I find the letter truly unbelievable. Not in substance; just in terms of grammar and general writing ability. I know that some bloggers and folks in the media have profiled Miers' writing (like the Brooks piece you blogged about), but I don't think anyone has said much about this letter. I mention it to you in particular because you have commented on the value of good prose in a Supreme Court Justice, and you appeared to have been pretty underwhelmed by the snippets of Miers' writing in the Brooks piece. Of course, you may not find it particularly noteworthy, but I suspect that you probably will.
[Althouse response: "Is that letter really written much worse than a typical federal judge's opinion? It's belabored and repetitious, but it's not embarrassingly bad, is it?"]
Hmmm... I admit that the average federal judge produces mostly unremarkable prose, but it's usually not in this league:
"For example, charging unconscionably high fees are prohibited..."
"Comparisons with other jurisdictions and the effect of any proposed rule has been historically painstakingly performed to ensure that our disciplinary rules adequately protected the public."
"The State Bar Act similarly recognizes that attorneys in this State are 'subject to the disciplinary and disability jurisdiction of the Supreme Court' and in its opening provisions emphasize 'the judicial department's powers under the constitution to regulate the practice of law'."
I could probably nit-pick at least six comma problems, the missing apostrophe ("in harms way"), and some other small stuff. Those would be forgivable if the letter were otherwise clear and well-written (wasn't Justice Jackson terrible at grammar?). But it isn't. Miers' writing, here and elsewhere, is characterized by run-on sentences ( e.g., the seven-line sentence in the final paragraph and the six-line sentence in the second paragraph) and clunky sentence structure. Sure, many other lawyers write like her, but they haven't been nominated to the Supreme Court.
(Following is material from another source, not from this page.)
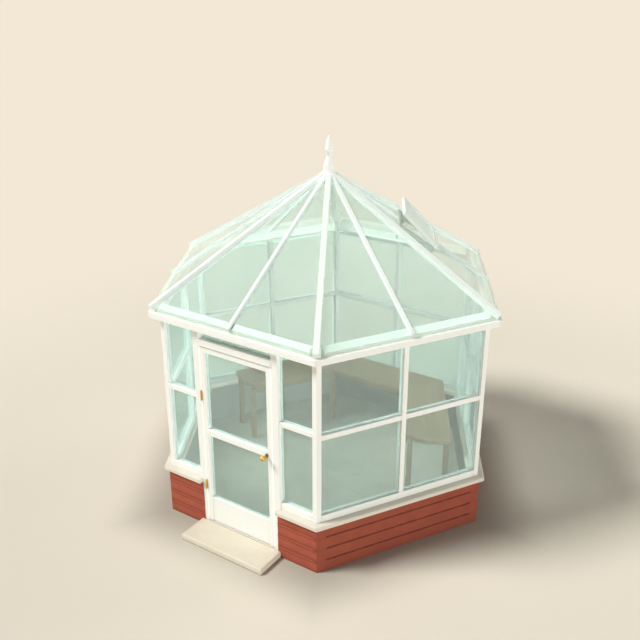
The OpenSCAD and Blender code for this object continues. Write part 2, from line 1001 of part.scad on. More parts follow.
module lock_pinion() {
    turn = 360 / pinion_teeth;
    color("#a08040")
        at_lock() rotate([90, 0, 0])
            linear_extrude(height = pinion_t, center = true)
                difference() {
                    union() {
                        circle(r = root_r, $fn = smooth);
                        for (n = [0 : quarter_teeth])
                            rotate(turn * n) pinion_tooth();
                    }
                    circle(r = spindle_r + run_fit, $fn = smooth);
                }
}

module pinion_tooth() {
    foot = tooth_w / 2 + tooth_taper;
    tip = tooth_w / 2 - tooth_taper;
    polygon([
        [-foot, root_r - over],
        [foot, root_r - over],
        [tip, pitch_r + tooth_half_h],
        [-tip, pitch_r + tooth_half_h]
    ]);
}

module rack_bolt() {
    low = tooth_pitch / 2 - tooth_w / 2 + tooth_taper;
    high = tooth_pitch / 2 - tooth_w / 2 - tooth_taper;
    color("#c8c8c0")
        at_lock() rotate([90, 0, 0])
            linear_extrude(height = bolt_t, center = true)
                difference() {
                    translate([-bolt_tail, bolt_low]) square([bolt_tail + knob_back_set, bolt_h]);
                    for (n = [0 : quarter_teeth])
                        translate([-n * tooth_pitch, 0])
                            polygon([
                                [-low, bolt_low - over],
                                [low, bolt_low - over],
                                [high, pitch_r + tooth_half_h + seat],
                                [-high, pitch_r + tooth_half_h + seat]
                            ]);
                }
}

// Eaves
module eaves_beams() {
    end = half_side(beam_in) - beam_end;
    color("#fffff5")
        for (k = [0 : 5])
            side(k) side_bar(-end, end, beam_section(0));
}

module eaves_fascias() {
    color("#fffff5")
        for (k = [0 : 5])
            side(k) intersection() {
                block(-reach, reach, beam_a, fascia_a, fascia_z, frame_top);
                mitre_wedge(mitre);
            }
}

// Roof glass: each face has two panes, and gap grows them into the grooves that hold them
module roof_half(gap) {
    x0 = bar_w / 2 - glass_bite - gap;
    in_hip = (hip_w / 2 - glass_bite - gap) / cos(30);
    a0 = glass_in_a - gap;
    a1 = beam_a + glass_out;
    polygon([
        roof_point(x0, a0),
        roof_point(x0, a1),
        roof_point(half_side(a1) - in_hip, a1),
        roof_point(half_side(a0) - in_hip, a0)
    ]);
}

module curb_hole(gap) {
    cut = glass_bite + gap;
    translate([cut - curb_x, vent_y + cut]) square([2 * (curb_x - cut), curb_l - 2 * cut]);
}

module roof_glass(k, gap) {
    side(k) on_slope()
        translate([0, 0, -glass_depth - gap])
            linear_extrude(height = glass_t + 2 * gap)
                difference() {
                    for (s = [0, 1])
                        mirror([s, 0]) roof_half(gap);
                    if (k == vent_side_index) curb_hole(gap);
                }
}

module roof_panes() {
    color("#cfe3d8", 0.35)
        for (k = [0 : 5])
            roof_glass(k, 0);
}

module roof_grooves() {
    for (k = [0 : 5])
        roof_glass(k, glass_fit);
}

module boss_clearance() {
    translate([0, 0, boss_z - 2 * boss_h]) cylinder(r = boss_r + seat, h = 4 * boss_h, $fn = smooth);
}

module hip_rafters() {
    color("#fffff5")
        difference() {
            for (k = [0 : 5])
                corner(k) on_hip() translate([0, -hip_w / 2, -hip_d]) cube([hip_tip, hip_w, hip_d]);
            boss_clearance();
            roof_grooves();
        }
}

module roof_bars() {
    end = (beam_a + bar_out) / cos(roof_pitch);
    color("#fffff5")
        difference() {
            for (k = [0 : 5])
                side(k) difference() {
                    on_slope() difference() {
                        translate([-bar_w / 2, -end, -bar_d]) cube([bar_w, end, bar_d]);
                        if (k == vent_side_index)
                            translate([-bar_w, vent_y - seat, -bar_d - over])
                                cube([2 * bar_w, curb_l + 2 * seat, bar_d + 2 * over]);
                    }
                    side_bar(-bar_w, bar_w, beam_section(seat));
                }
            boss_clearance();
            roof_grooves();
        }
}

module ridge_boss() {
    color("#fffff5") translate([0, 0, boss_z - boss_h]) cylinder(r = boss_r, h = boss_h, $fn = smooth);
}

// Turned finial, its outline as radii and shares of its height
module finial() {
    h = finial_h;
    color("#fffff5")
        translate([0, 0, boss_z])
            rotate_extrude($fn = smooth)
                polygon([
                    [0, 0],
                    [finial_foot_r, 0],
                    [finial_foot_r, h * 0.015],
                    [bulb_r * 1.17, h * 0.075],
                    [bulb_r * 1.04, h * 0.14],
                    [bulb_r, h * 0.21],
                    [bulb_r * 0.9, h * 0.28],
                    [bulb_r * 0.68, h * 0.36],
                    [neck_r * 1.14, h * 0.43],
                    [neck_r, h * 0.47],
                    [neck_r * 1.14, h * 0.52],
                    [spire_r * 0.92, h * 0.6],
                    [spire_r, h * 0.65],
                    [spire_r * 0.92, h * 0.71],
                    [spire_r * 0.64, h * 0.84],
                    [tip_r * 2, h * 0.94],
                    [tip_r, h * 0.985],
                    [tip_r / 2, h],
                    [0, h]
                ]);
}

// Roof vent
module curb_block(x0, x1, y0, y1) {
    translate([x0, y0, -curb_d]) cube([x1 - x0, y1 - y0, curb_d]);
}

module vent_curb() {
    inner = curb_x - curb_w;
    color("#fffff5")
        difference() {
            on_vent() {
                curb_block(-curb_x, -inner, 0, curb_l);
                curb_block(inner, curb_x, 0, curb_l);
                curb_block(seat - inner, inner - seat, 0, curb_w);
                curb_block(seat - inner, inner - seat, curb_l - curb_w, curb_l);
            }
            roof_grooves();
        }
}

module vent_light(gap) {
    lap = glass_bite + gap;
    inner = vent_w / 2 - vent_frame + lap;
    translate([-inner, vent_frame - lap, vent_glass_z - glass_t / 2 - gap])
        cube([2 * inner, vent_l - 2 * vent_frame + 2 * lap, glass_t + 2 * gap]);
}

module vent_stiles() {
    color("#fffff5")
        swung_vent() difference() {
            for (s = [0, 1])
                mirror([s, 0, 0])
                    translate([vent_w / 2 - vent_frame, 0, vent_seat]) cube([vent_frame, vent_l, vent_t]);
            vent_light(glass_fit);
        }
}

module vent_rails() {
    inner = vent_w / 2 - vent_frame;
    color("#fffff5")
        swung_vent() difference() {
            for (y = [0, vent_l - vent_frame])
                translate([-inner, y, vent_seat]) cube([2 * inner, vent_frame, vent_t]);
            vent_light(glass_fit);
        }
}

module vent_glass() {
    color("#e0e4de", 0.6) swung_vent() vent_light(0);
}

module at_vent_hinges() {
    for (s = [-1, 1])
        translate([s * vent_hinge_x, vent_hinge_y, 0]) rotate([0, 90, 0]) children();
}

// The hinge leaf's own frame lies along its pin, so it is turned to lie on the vent's edge
module vent_leaf(s, first) {
    at_vent_hinges()
        rotate([0, 0, s > 0 ? 90 : -90])
            hinge_leaf(s, vent_hinge_l, vent_knuckles, first, vent_knuckle_r, vent_pin_r, vent_leaf_w,
                       vent_knuckle_r, vent_knuckle_r);
}

module vent_curb_hinges() {
    color("#d8a93a") on_vent() vent_leaf(-1, 0);
}

module vent_sash_hinges() {
    color("#d8a93a") swung_vent() vent_leaf(1, 1);
}

module vent_hinge_pins() {
    color("#c79a2e")
        on_vent() at_vent_hinges() cylinder(r = vent_pin_r, h = vent_hinge_l, center = true, $fn = smooth);
}

// Stay: an arc about the hinges' axis, between angles measured down from the closed vent
module stay_arc(gap, from, to) {
    far = stay_r * 2;
    translate([0, vent_hinge_y, 0])
        rotate([90, 0, 90])
            linear_extrude(height = stay_t + 2 * gap, center = true)
                intersection() {
                    difference() {
                        circle(r = stay_r + stay_w / 2 + gap, $fn = smooth * 2);
                        circle(r = stay_r - stay_w / 2 - gap, $fn = smooth * 2);
                    }
                    polygon([[0, 0], [far * cos(from), far * sin(from)], [far * cos(to), far * sin(to)]]);
                }
}

module vent_stay() {
    arm_z = vent_seat + arm_gap;
    arm_h = vent_t / 2 - glass_t / 2 - 2 * arm_gap;
    inner_y = vent_l - vent_frame;
    start_y = vent_hinge_y + stay_r - stay_w / 4;
    color("#d8a93a")
        swung_vent() {
            stay_arc(0, -vent_travel - stay_past, 1);
            translate([-stay_t / 2, start_y, arm_z]) cube([stay_t, inner_y - start_y, arm_h]);
            translate([-guide_x, inner_y - stay_foot_t, arm_z]) cube([2 * guide_x, stay_foot_t, arm_h]);
        }
}

module stay_guide() {
    color("#d8a93a")
        on_vent() difference() {
            translate([-guide_x, guide_y0, -guide_h - guide_drop]) cube([2 * guide_x, guide_l, guide_h]);
            stay_arc(seat, -vent_travel, 2 * stay_past);
            at_clamp() cylinder(r = clamp_r + run_fit, h = 2 * guide_x, $fn = smooth);
        }
}

module at_clamp() {
    translate([stay_t / 2 + seat, clamp_y, clamp_z]) rotate([0, 90, 0]) children();
}

module stay_screw() {
    head_at = guide_x - stay_t / 2;
    color("#c79a2e")
        on_vent() at_clamp() {
            cylinder(r = clamp_r, h = head_at + over, $fn = smooth);
            translate([0, 0, head_at]) cylinder(r = clamp_head_r, h = clamp_head_t, $fn = smooth);
        }
}

// Bench along the three back sides
module bench_top(k, x0, x1) {
    side(k) intersection() {
        block(x0, x1, bench_front, bench_back, bench_under, bench_z);
        mitre_wedge(mitre);
    }
}

module bench_tops() {
    color("#b99b6b") {
        bench_top(2, -bench_right, wall_r);
        bench_top(3, -wall_r, wall_r);
        bench_top(4, -wall_r, bench_left);
    }
}

module bench_leg() {
    translate([-leg_w / 2, -leg_w / 2, slab_h]) cube([leg_w, leg_w, bench_under - slab_h]);
}

module bench_legs() {
    color("#a98a5c")
        for (a = [leg_front, leg_back]) {
            side(2) translate([leg_inset - bench_right, -a, 0]) bench_leg();
            side(4) translate([bench_left - leg_inset, -a, 0]) bench_leg();
            for (k = [2, 3])
                corner(k) translate([a / cos(30), 0, 0]) bench_leg();
        }
}

module bench_rail(k, x0, x1, a) {
    half_t = bench_rail_t / 2;
    side(k) block(x0, x1, a - half_t, a + half_t, bench_under - bench_rail_h, bench_under);
}

// A corner leg stands turned by 30 degrees to the rails that meet it
module bench_rails() {
    at_corner = leg_w / 2 * (cos(30) + sin(30)) + seat;
    at_end = leg_inset + leg_w / 2;
    color("#b09062")
        for (a = [leg_front, leg_back]) {
            bench_rail(2, at_end - bench_right, half_side(a) - at_corner, a);
            bench_rail(3, at_corner - half_side(a), half_side(a) - at_corner, a);
            bench_rail(4, at_corner - half_side(a), bench_left - at_end, a);
        }
}

floor_slab();
door_step();
threshold();
wall_stub(-1);  // wall_front_left
wall_stub(1);  // wall_front_right
wall_side(1);  // wall_right_front
wall_side(2);  // wall_right_back
wall_side(3);  // wall_back
wall_side(4);  // wall_left_back
wall_side(5);  // wall_left_front
bed_joints();
coping_front();
coping_sides();
corner_posts();
sill_rails();
mullions();
mid_rails();
head_rails();
side_panes();
front_panes();
door_posts();
door_head();
door_stops();
keep_plate();
door_stiles();
door_rails();
kick_panel();
door_panes();
hinge_frame_leaves();
hinge_door_leaves();
door_hinge_pins();
frame_screws();
leaf_screws();
lock_case();
knob_roses();
outer_knob();
inner_knob();
knob_spindle();
lock_pinion();
rack_bolt();
eaves_beams();
eaves_fascias();
hip_rafters();
roof_bars();
roof_panes();
ridge_boss();
finial();
vent_curb();
vent_stiles();
vent_rails();
vent_glass();
vent_curb_hinges();
vent_sash_hinges();
vent_hinge_pins();
vent_stay();
stay_guide();
stay_screw();
bench_tops();
bench_legs();
bench_rails();
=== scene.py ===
"""Hexagonal greenhouse: the dressed pieces, finishes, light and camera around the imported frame."""
import logging
import math
from dataclasses import dataclass
from enum import Enum
from typing import Iterable, Sequence

import bpy
import numpy as np
from mathutils import Matrix, Vector


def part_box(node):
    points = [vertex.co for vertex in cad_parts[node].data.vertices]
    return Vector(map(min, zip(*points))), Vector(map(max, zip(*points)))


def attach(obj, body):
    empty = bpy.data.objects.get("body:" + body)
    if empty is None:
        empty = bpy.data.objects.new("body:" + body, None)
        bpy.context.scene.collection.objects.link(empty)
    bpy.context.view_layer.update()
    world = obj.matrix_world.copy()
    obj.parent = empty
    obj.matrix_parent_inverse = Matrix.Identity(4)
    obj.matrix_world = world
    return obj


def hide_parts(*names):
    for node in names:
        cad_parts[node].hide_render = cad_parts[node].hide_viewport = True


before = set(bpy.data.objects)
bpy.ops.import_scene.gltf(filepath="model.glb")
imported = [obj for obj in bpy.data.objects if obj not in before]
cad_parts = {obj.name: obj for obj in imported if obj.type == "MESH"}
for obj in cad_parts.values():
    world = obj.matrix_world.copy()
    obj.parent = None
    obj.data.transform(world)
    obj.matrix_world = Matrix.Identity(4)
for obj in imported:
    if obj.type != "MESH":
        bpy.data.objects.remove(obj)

log = logging.getLogger("greenhouse")
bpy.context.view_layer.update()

Colour = tuple[float, float, float, float]
Rings = tuple[tuple[float, float], ...]
Material = bpy.types.Material
Piece = bpy.types.Object
Socket = bpy.types.NodeSocket
Node = bpy.types.Node
Tree = bpy.types.NodeTree
Outputs = bpy.types.bpy_prop_collection

UP = (0.0, 0.0, 1.0)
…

Couldn't almost any Wisconsin 1L, presented with the bill in question, write a clearer two-page letter opposing it?
More Bork:
The administration's defense of the nomination is pathetic: Ms. Miers was a bar association president (a nonqualification for anyone familiar with the bureaucratic service that leads to such presidencies)...That jibes with this post of mine from yesterday.
Bork again:
...she shares Mr. Bush's judicial philosophy (which seems to consist of bromides about "strict construction" and the like); and she is, as an evangelical Christian, deeply religious. That last, along with her contributions to pro-life causes, is designed to suggest that she does not like Roe v. Wade, though it certainly does not necessarily mean that she would vote to overturn that constitutional travesty.
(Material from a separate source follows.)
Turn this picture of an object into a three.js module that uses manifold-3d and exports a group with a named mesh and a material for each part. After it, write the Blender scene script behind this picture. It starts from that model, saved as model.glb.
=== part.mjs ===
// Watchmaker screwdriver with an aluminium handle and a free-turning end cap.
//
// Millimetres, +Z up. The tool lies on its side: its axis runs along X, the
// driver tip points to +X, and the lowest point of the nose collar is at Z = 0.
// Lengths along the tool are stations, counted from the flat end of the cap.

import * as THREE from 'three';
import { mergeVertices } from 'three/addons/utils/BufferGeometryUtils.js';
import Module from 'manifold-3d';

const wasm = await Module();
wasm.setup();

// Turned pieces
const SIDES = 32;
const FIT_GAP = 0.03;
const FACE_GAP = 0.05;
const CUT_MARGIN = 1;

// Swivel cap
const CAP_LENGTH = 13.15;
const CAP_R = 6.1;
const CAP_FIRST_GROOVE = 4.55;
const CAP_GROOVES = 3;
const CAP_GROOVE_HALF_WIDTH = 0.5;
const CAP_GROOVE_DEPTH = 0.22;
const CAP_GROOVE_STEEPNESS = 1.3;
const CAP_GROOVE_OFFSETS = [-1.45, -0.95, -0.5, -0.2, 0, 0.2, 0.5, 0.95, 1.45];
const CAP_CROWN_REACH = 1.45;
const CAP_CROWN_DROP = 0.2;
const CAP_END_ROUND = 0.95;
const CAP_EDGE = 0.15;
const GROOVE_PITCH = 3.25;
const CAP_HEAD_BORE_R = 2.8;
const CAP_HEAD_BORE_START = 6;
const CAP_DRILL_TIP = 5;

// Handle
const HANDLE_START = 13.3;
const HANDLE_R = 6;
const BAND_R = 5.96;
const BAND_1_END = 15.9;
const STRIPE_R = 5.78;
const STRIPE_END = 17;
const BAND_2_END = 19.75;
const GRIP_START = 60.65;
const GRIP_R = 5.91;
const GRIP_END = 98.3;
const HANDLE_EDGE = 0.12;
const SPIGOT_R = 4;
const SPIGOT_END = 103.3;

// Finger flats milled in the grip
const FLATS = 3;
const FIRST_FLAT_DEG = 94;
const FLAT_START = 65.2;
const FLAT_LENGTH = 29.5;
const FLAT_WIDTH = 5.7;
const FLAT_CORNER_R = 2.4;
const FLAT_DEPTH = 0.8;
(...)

There is a great deal more to constitutional law than hostility to Roe. Ms. Miers is reported to have endorsed affirmative action. That position, or its opposite, can be reconciled with Christian belief.
More Bork:
Issues we cannot now identify or even imagine will come before the court in the next 20 years. Reliance upon religious faith tells us nothing about how a Justice Miers would rule. Only a commitment to originalism provides a solid foundation for constitutional adjudication. There is no sign that she has thought about, much less adopted, that philosophy of judging.The point should be that a judge who would rule from religious belief is not a proper judge. It's not a matter of whether we would like the outcomes or not. It's a matter of the illegitimacy of accepting the role of judge and then operating from religious tenets rather than the law. In fact, I would think a genuinely religious person would perceive it as a sin to assume power in such a fraudulent way.
Bork goes on to demand that Bush's judicial nominees embrace originalism, which good conservatives have been cultivating ever since his own nomination went down in flames (for embracing originalism): "Any philosophy that does not confine judges to the original understanding inevitably makes the Constitution the plaything of willful judges." This is a huge overstatement, which John Roberts himself refuted at his hearings.
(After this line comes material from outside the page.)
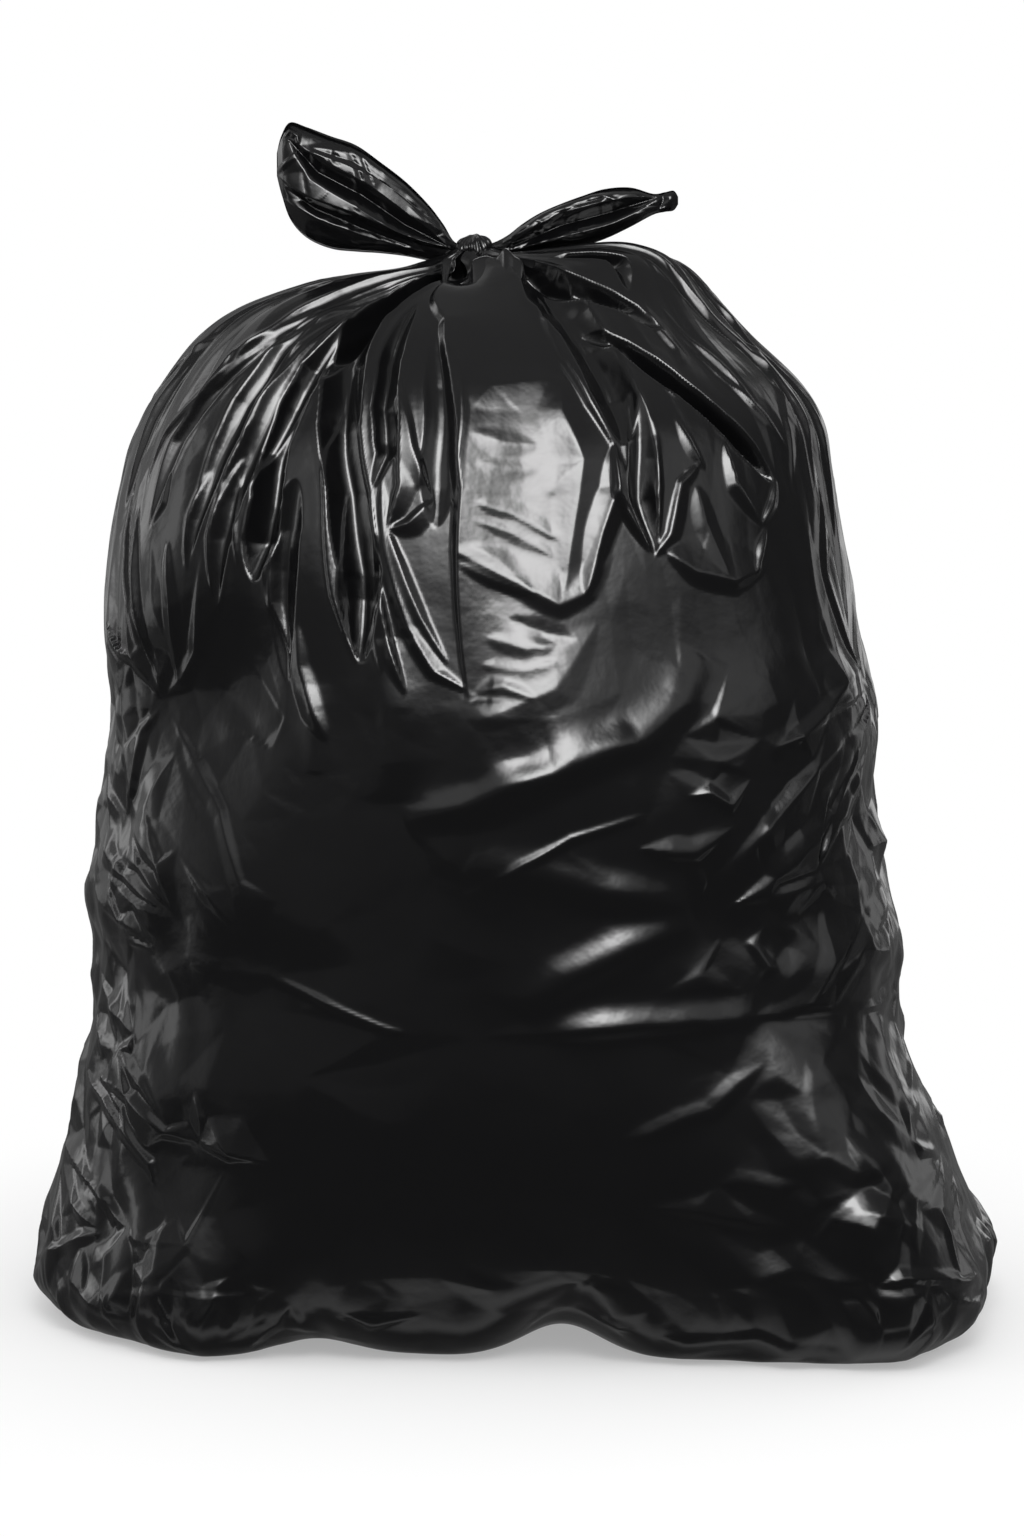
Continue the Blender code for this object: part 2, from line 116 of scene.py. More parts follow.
# Gathers: grooves that the knot draws into the film. Line from the neck down as (bearing, height), half
# width, depth, and the length over which the groove narrows to its tip.
GATHERS = [
    # Left of the front panel.
    ([(232, 690), (226, 655), (218, 620), (213, 585), (211, 529)], 10, 6, 70),
    ([(236, 684), (231, 650), (227, 610), (225, 560), (222, 501)], 9, 6, 80),
    ([(239, 684), (235, 640), (233, 600), (230, 550), (228, 478)], 10, 8, 80),
    ([(247, 692), (246, 670), (239, 639), (237, 614), (236, 581), (237, 548), (236, 495)], 11, 17, 26),
    ([(242, 560), (241, 520), (241, 480), (241, 433)], 11, 8, 70),
    ([(247, 692), (245, 668), (245, 639), (247, 595), (251, 554), (254, 504), (254, 446)], 11, 15, 40),
    ([(256, 672), (254, 635), (254, 607), (256, 577), (255, 555)], 5, 7, 30),
    ([(263, 650), (264, 600), (265, 530)], 8, 5, 26),
    # Right of it.
    ([(283, 692), (290, 670), (293, 650), (293, 615), (293, 582)], 13, 15, 34),
    ([(288, 697), (302, 697), (308, 690), (308, 676)], 8, 11, 18),
    ([(285, 690), (295, 680), (306, 668), (312, 654)], 9, 13, 22),
    ([(294, 660), (300, 648), (306, 622), (314, 593), (322, 558)], 9, 17, 22),
    ([(297, 618), (296, 580), (295, 550), (296, 511)], 8, 8, 34),
    # Round the sides and the back.
    ([(322, 697), (336, 650), (337, 600), (335, 550)], 10, 3.5, 60),
    ([(345, 700), (346, 640), (344, 520)], 13, 5, 90),
    ([(362, 700), (360, 600), (362, 480)], 15, 9, 90),
    ([(380, 700), (379, 600), (382, 540)], 13, 8, 70),
    ([(396, 700), (398, 600), (396, 470)], 16, 12, 90),
    ([(412, 700), (414, 600), (415, 520)], 13, 10, 70),
    ([(430, 700), (431, 600), (428, 430)], 17, 15, 90),
    ([(444, 700), (443, 600), (444, 540)], 13, 10, 60),
    ([(460, 700), (461, 600), (464, 490)], 16, 13, 90),
    ([(476, 700), (478, 600), (477, 440)], 17, 14, 90),
    ([(494, 700), (495, 600), (493, 540)], 13, 10, 60),
    ([(510, 700), (512, 600), (513, 480)], 16, 11, 90),
    ([(528, 700), (529, 600), (531, 550)], 13, 8, 60),
    ([(544, 700), (546, 600), (547, 460)], 14, 6, 90),
    ([(560, 700), (559, 600), (558, 540)], 11, 4, 70),
]
LIP, LIP_WIDTH = 0.55, 3.5  # the raised rim of a gather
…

My take on Bork is that he does a good job of pointing out Miers's shortcomings, but his view of what makes a proper judge is too narrow. That said, I can see why hardcore conservatives like him feel betrayed by Bush's failure to nominate an originalist. I've said I think Bush made a campaign promise to do so, but maybe Bork doesn't agree. He thinks Bush's judicial philosophy amounts to nothing more than "bromides about 'strict construction' and the like." Maybe Bush didn't promise much of anything. Even so, he owes us excellence. He met the standard with Roberts, and then he stumbled miserably.